“This house believes that the global trade of rhino horn should be legalised”
Join John Hume, South Africa's largest private rhino breeder and a pioneering advocate for legalising horn trade, with Born Free Foundation President and CEO, Will Travers for a moderated debate by Ecologist and Author Dr. Craig Packer at the historic Royal Institute of Great Britain.

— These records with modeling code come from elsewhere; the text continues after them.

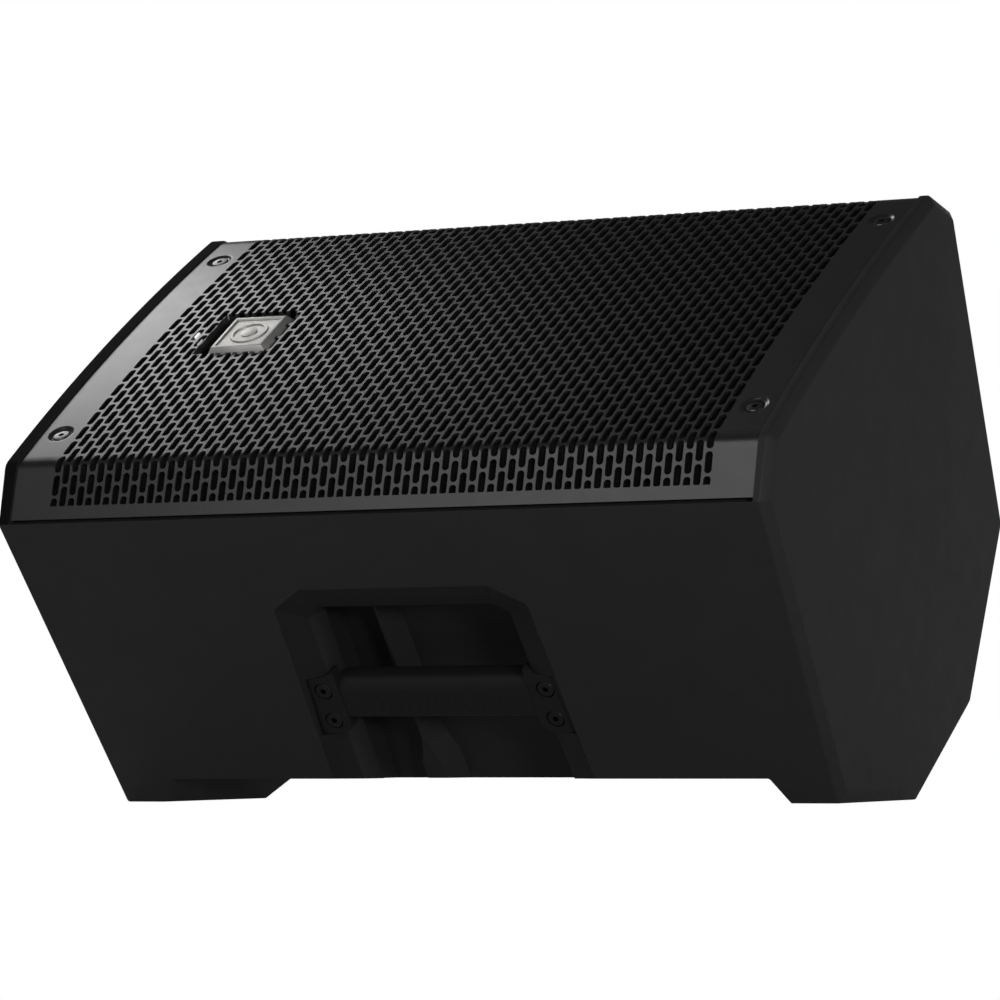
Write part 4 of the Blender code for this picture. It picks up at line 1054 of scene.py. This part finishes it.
# ---- badge and light ----
def make_badge():
    """A block with sloping sides, a raised rim and a plain ring in place of any mark."""
    foot = -0.0028
    top = bow(BADGE_Y) - GRILLE_SINK + 0.0026
    shape = box_shape((1.0, 1.0, 1.0))
    for vertex in shape.verts:
        size = BADGE_TOP if vertex.co.z > 0 else BADGE_FOOT
        height = top if vertex.co.z > 0 else foot + bow(BADGE_Y)
        vertex.co = (vertex.co.x * size[0], vertex.co.y * size[1], height)
    upper = [edge for edge in shape.edges if any(v.co.z > 0 for v in edge.verts)]
    bevelled(shape, upper, 0.0005)
    inset_crown(shape, (0.0012, 0.0), (0.0006, -0.0008))
    badge = solid("badge_plate", shape, SPEAKER, (BADGE_X, BADGE_Y, 0.0))
    floor = top - 0.0008
    marks = []
    rise = 0.00065
    low = floor - 0.0004
    outer, inner, boss = 0.0112, 0.0090, 0.0048
    ring = [(outer, low), (outer, floor + rise - 0.0002), (outer - 0.0002, floor + rise),
            (inner, floor + rise), (inner, low), (outer, low)]
    dome = [(0.0, low), (boss, low), (boss, floor + rise * 0.6), (boss * 0.6, floor + rise),
            (0.0, floor + rise * 1.1)]
    for profile in (ring, dome):
        marks.append(solid("mark", turned_shape(profile, 64), SPEAKER, (BADGE_X, BADGE_Y, 0.0)))
    carved(badge, marks, "UNION")
    return dressed(badge, "cabinet", LOOKS["badge"], ["badge"], 25)


def make_light():
    """The lit end of the light pipe, rounded like the slot that it fills."""
    half, radius = 0.0018, 0.0009
    outline = rounded([(-radius, -half - radius), (radius, -half - radius), (radius, half + radius),
                       (-radius, half + radius)], [radius * 0.98] * 4)
    top = bow(LIGHT_Y) - GRILLE_SINK + 0.0001
    shape = prism_shape(outline, -0.0010, top)
    inset_crown(shape, (0.0003, 0.0002))
    light = solid("light_pipe", shape, SPEAKER, (LIGHT_X, LIGHT_Y, 0.0))
    return dressed(light, "cabinet", LOOKS["lamp"], ["power_light"])


# ---- handle ----
def make_handle():
    """The bar across the pocket, rounded over its top, with fine grip ridges and an end plate each side."""
    low = BAR_MIDDLE - BAR_HEIGHT / 2
    high = BAR_MIDDLE + BAR_HEIGHT / 2
    back = BAR_FRONT + BAR_THICK
    section = rounded([(low, BAR_FRONT), (low, back), (high, back), (high, BAR_FRONT)],
                      [0.0075, 0.006, 0.005, 0.0022], steps=8)
    half = PLATE_INNER + 0.002
    bar = solid("carry_handle", prism_shape(section, -half, half, along_length()), SIDE)
    plates = []
    for side in (-1, 1):
        shape = prism_shape(plate_outline(side), PLATE_FRONT, PLATE_BACK)
        front = [edge for edge in shape.edges if all(v.co.z < PLATE_FRONT + 1e-6 for v in edge.verts)]
        bevelled(shape, front, 0.0004)
        plates.append(solid("end_plate", shape, SIDE))
    ridges = 14
    ridge_pitch = 0.0056
    for number in range(ridges):
        x = (number - (ridges - 1) / 2) * ridge_pitch
        ridge = box_shape((0.0030, 0.0062, 0.0010), (x, BAR_MIDDLE + 0.0035, BAR_FRONT + 0.0002), 0.0003)
        plates.append(solid("ridge", ridge, SIDE))
    carved(bar, plates, "UNION")
    seats = [drills("shank_holes", SHANK_HOLE, handle_screw_places(), -0.005, 0.02, SIDE),
             drills("head_seats", 0.0053, handle_screw_places(), -0.005, PLATE_FRONT + 0.0034, SIDE, 40)]
    carved(bar, seats)
    return dressed(bar, "cabinet", LOOKS["handle"], ["handle_bar"])


# ---- CAD nodes that stay, with better finishes ----
KEPT = {
    "baffle": ["front_baffle", "horn_waveguide", "port_tube_1", "port_tube_2"],
    "plated": ["woofer_basket", "woofer_top_plate", "woofer_yoke"],
    "ferrite": ["woofer_magnet", "compression_driver"],
    "paper": ["woofer_cone", "dust_cap"],
    "rubber": ["surround"],
    "cloth": ["spider"],
    "winding": ["voice_coil", "transformer"],
    "panel": ["rear_panel"],
    "socket": ["switch_frame", "aux_jack", "jack_latch_1", "jack_latch_2", "capacitor_1", "capacitor_2"],
    "control": ["power_rocker"],
    "board": ["amp_board"],
    "aluminium": ["heat_sink", "encoder_shaft"],
    "screw": ["panel_screw_%d" % number for number in range(1, 5)],
}


def refinish_kept():
    """Give every CAD node that stays its finish."""
    for look, names in KEPT.items():
        for name in names:
            mesh = frame["nodes"][name].data
            mesh.materials.clear()
            mesh.materials.append(LOOKS[look])
            mesh.shade_smooth()
            mesh.set_sharp_from_angle(angle=math.radians(35))


# ---- rear panel and badge end, in finer detail ----
def add_shape(target, part, place=(0.0, 0.0, 0.0), axes=None):
    """Add one bmesh to another, placed in a set of axes."""
    bmesh.ops.recalc_face_normals(part, faces=part.faces)
    mesh = bpy.data.meshes.new("part")
    part.to_mesh(mesh)
    part.free()
    mesh.transform((axes or Matrix.Identity(4)) @ Matrix.Translation(place))
    count = len(target.faces)
    target.from_mesh(mesh)
    bpy.data.meshes.remove(mesh)
    return list(target.faces)[count:]


def fluted_shape(profile, flutes, depth, low, high):
    """A turned shape whose side is fluted between two heights."""
    shape = turned_shape(profile, flutes * 4)
    for vertex in shape.verts:
        if low <= vertex.co.z <= high and math.hypot(vertex.co.x, vertex.co.y) > 0.004:
            angle = math.atan2(vertex.co.y, vertex.co.x)
            vertex.co.xy *= 1.0 - depth * (0.5 + 0.5 * math.cos(flutes * angle))
    return shape


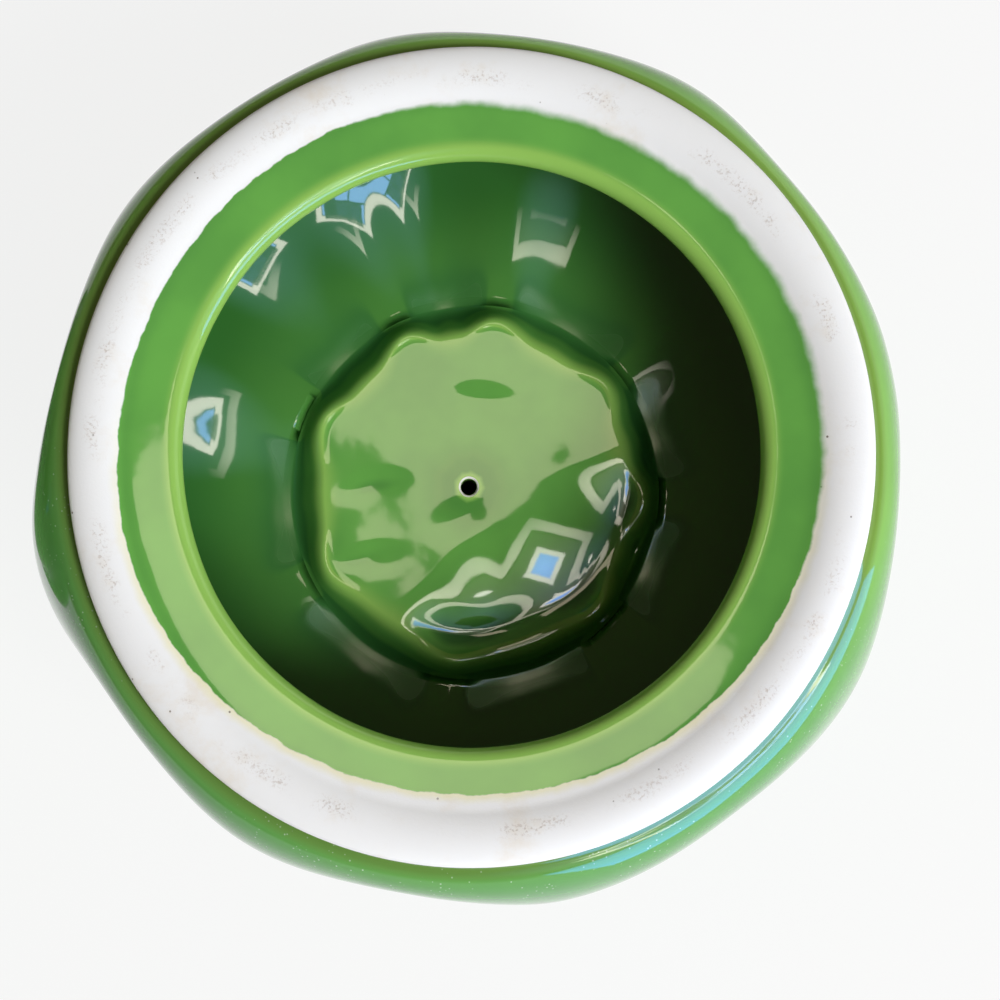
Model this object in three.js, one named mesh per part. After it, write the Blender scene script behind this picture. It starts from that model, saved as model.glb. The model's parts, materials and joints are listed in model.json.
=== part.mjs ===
// A lidded earthenware jar in the form of a bell pepper, green glaze over a white body.
// The jar stands on its flat foot at the origin. Its lid is shown taken off: it lies upturned beside
// the jar and leans on its stem and on two lobes. Millimetres, +Z up.
import * as THREE from "three";

// Wall of the castings and the gaps between them
const WALL = 6.5;
const SEAT_GAP = 0.3; // under the lid's seating band, and under the stem
const COLLAR_CLEARANCE = 2; // around the lid's collar, inside the jar's rim
const LYING_GAP = 86; // between the girths of the jar and of the lid beside it

// Lobes: the grooves between them, as turned from +X seen from above the closed jar
const GROOVE_ANGLES = [11, 53, 93, 138, 181, 229, 275, 316];
// How far each groove of the lid turns on its way up to the hollow
const GROOVE_DRIFTS = [7.4, 6.5, -1, -0.5, -2.7, -10.1, -2, 10.2];
const GROOVE_SHARPNESS = 2.2; // outside, where the glaze runs into the groove
const RIDGE_SHARPNESS = 1.3; // inside, where the cast wall rounds the same groove off
const STEPS_PER_LOBE = 8;
// No two lobes are equally full: what the girth's radius gains on the back of each lobe, and in the
// groove before it
const LOBE_FULLNESS = [3, 2.5, 4.2, 2.6, 4.5, 2.4, 1.8, 5.7];
const GROOVE_FULLNESS = [-1.1, -2.6, -0.9, -1.4, 1.7, 1.9, -0.8, -0.3];

// Lid, measured up from the plane on which its band rests
const COLLAR_RADIUS = 90;
const COLLAR_HEIGHT = 4;
const BAND_CONTACT_RADIUS = 85.6;
const BAND_BEVEL = 1.6; // rise of the band from its contact line out to the collar
const BAND_INNER_RADIUS = 78.4;
const BAND_INNER_RISE = 1.8;
const LID_OPENING_RADIUS = 65.2;
const SHELF_RISE = 3.8; // underside of the shelf at its lip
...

JOHN HUME John Hume is South Africa's largest private rhino breeder with almost 1,400 rhinos under his protection. After a successful business career in the property development field, John retired to the Lowveld region of South Africa in 1992 and began breeding rare and endangered wildlife species on his game ranch. He successfully bred Roan and Sabie antelope and many other game species on the ranch and had the largest TB-free buffalo breeding project in the country. He also had Black and White rhino and it was here that his passion and love for these gentle animals grew. In 2007, disaster struck for the first time, as three rhinos were poached on John's ranch. He immediately made the decision to dehorn all the rest of his rhinos, in an effort to protect them from poachers. However, the poaching figures in the country were soon soaring and late in 2011 and early 2012, another six rhinos were poached on the ranch. At this point he was already a vocal advocate for legalising the trade in rhino horn to save the species. This involved a decision to put his entire fortune into this endeavour. John firmly believes that if we reach a point where trade in horn is legal again, rhino lives will be more valuable than their deaths and poaching will decrease. John refers to himself as a pioneer in the field of large-scale captive rhino breeding and he has bred944 rhino calves. He is convinced that his current model is the way for us to save rhinos from extinction. His ambition is to breed 200 rhino calves per year.
CRAIG PACKER(Moderator) Craig Packer is a Distinguished McKnight University Professor in the Department of Ecology, Evolution and Behavior at the University of Minnesota. He first went to East Africa in 1972 as a field assistant to Jane Goodall and returned to Gombe in 1974-75 to conduct his PhD research on olive baboons. After a brief study of Japanese macaques in Hakusan National Park, he returned to Tanzania in 1978 to head the Serengeti and Ngorongoro Lion Projects. His book, “Into Africa,” won the John Burroughs Medal in 1995, and he was elected to the American Academy of Arts and Sciences in 2003. Over the past dozen yrs, he has served as an official member of the Tanzanian Delegation to CITES, founded an NGO to measure the effectiveness of Foreign Aid projects in rural Africa, and advised the American and British governments on sport hunting. He has published over 150 scientific papers, and his new book, “Lions in the Balance: Man-eaters, manes and men with guns,” was published in Sept. 2015. He has recently shifted his research program to South Africa after being banned from Tanzania for exposing corruption in the hunting industry.